One of the most overlooked risks in D&C contracts is the fitness for purpose obligation.
This obligation is often buried in a few short lines of contract text, but its consequences can be enormous. Unlike the typical “due care and skill” standard owed by consultants, fitness for purpose is an absolute obligation: the works must achieve a specific result or performance outcome, regardless of how carefully they were designed or built.
The danger?
If the design underperforms or fails — even when it has been prepared, signed off, and certified by an independent consultant — the liability can land on you as the builder.

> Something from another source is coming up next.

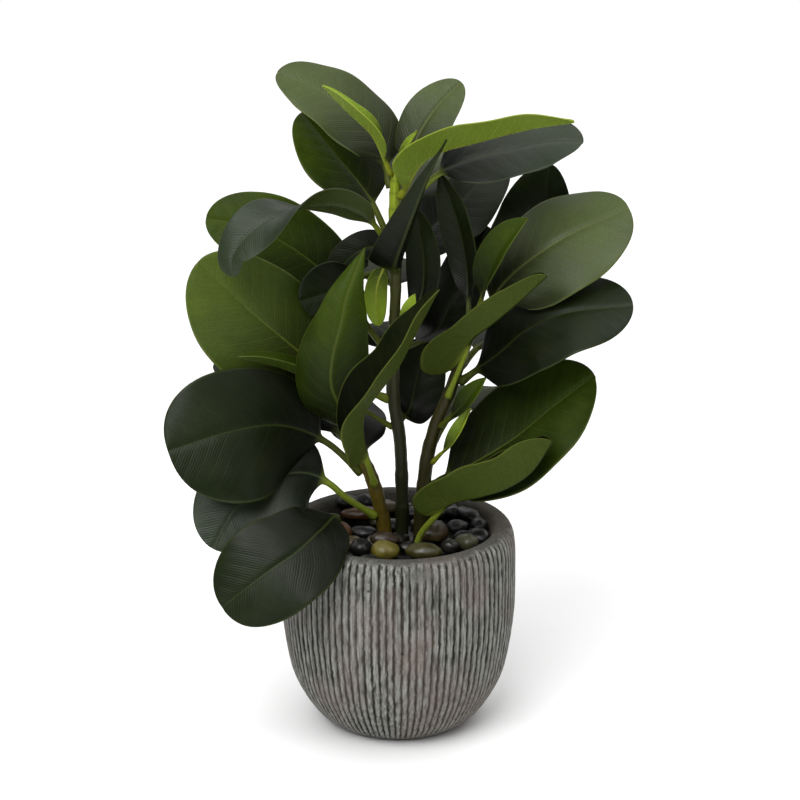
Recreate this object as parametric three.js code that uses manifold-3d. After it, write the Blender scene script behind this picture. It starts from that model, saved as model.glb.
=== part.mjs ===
// A leafy peperomia on three stems, planted in a ribbed cement pot. Millimetres, +Z up.
// The origin is the middle of the pot's flat foot, and the plant's front is towards -Y.

import * as THREE from 'three';
import { mergeVertices } from 'three/addons/utils/BufferGeometryUtils.js';
import Module from 'manifold-3d';

const wasm = await Module();
wasm.setup();

// ---- driving dimensions ----

const GAP = 0.3;                  // clearance between pieces that touch

const POT_HEIGHT = 106;
const RIM_RADIUS = 59;            // outside of the rim
const BELLY_RADIUS = 60.5;
const FOOT_RADIUS = 33;
const MOUTH_RADIUS = 48.5;        // inside of the rim
const CAVITY_FLOOR = 12;          // height of the inside floor
const CAVITY_RADIUS = 47;         // inside radius just under the rim
const CAVITY_FOOT = 28;           // inside radius at the floor
const POT_SEGMENTS = 48;
const FILL_SEGMENTS = 24;

const FILL_TOP = 86;              // top of the plug that holds the stems
const BED_TOP = 91;               // top of the bed that the pebbles lie in
const PEBBLE_RADIUS = 8;          // half a pebble's length
const PEBBLE_WIDTH = 0.82;        // its width and height as parts of its length
const PEBBLE_HEIGHT = 0.5;
const PEBBLE_SPREAD = 0.12;       // how much its size varies
const PEBBLE_RINGS = [[0, 1], [15, 5], [27, 8], [38, 12]];   // radius of each ring, and how many lie in it
const ROOT_DEPTH = 74;            // height at which the planted stalks end in the plug

const STALK_SIDES = 10;
const STEM_STEPS = 12;
const PETIOLE_STEPS = 2;
const ROOTED_STEPS = 4;             // steps of a petiole that is planted in the plug
const BLADE_STEPS = 8;
const TIP_CROWDING = 1.35;        // above 1, the steps of a blade get shorter towards its tip
const NARROWEST = 0.004;          // keeps a blade's first ring from closing to a line
const BLADE_END = 0.985;          // the last ring of a blade, as a part of its length
const BLADE_FLAT = 0.12;          // from here on a blade is flat, as a part of its length
const PETIOLE_ARC = 72;           // degrees from the top of a round petiole to where its upper half ends
const MIDRIB_THICKNESS = 1.3;     // blade thickness at its midrib
const MARGIN_THICKNESS = 0.7;     // and at its margins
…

Under many D&C contracts, the builder doesn’t just construct to the drawings; they inherit the full design risk, effectively guaranteeing that the design will work as intended.
This often arises where:
- The contract imposes a fitness obligation on the entire works
- Consultants are novated mid-project, breaking design continuity
- The builder doesn’t verify if designs meet performance specs
What you can do:
- Remove or limit fitness obligations and replace with “due care and skill” where possible
- Ensure consultant contracts include equivalent obligations so liability doesn’t solely rest with the builder
- Review your PI insurance as many policies exclude fitness for purpose liability
- Clarify the intended use of the project in writing
Fitness for purpose clauses can transform a construction risk into a professional liability risk—and most builders aren’t insured for that. For builders in the D&C space, this is not a clause to gloss over, and the safest and most cost-effective time to manage the risk is before the contract is signed. Once you’re locked in, you’re potentially committing to a performance guarantee you can’t fully control.
Treat it as a red flag, and deal with it early, clearly and in writing before you sign.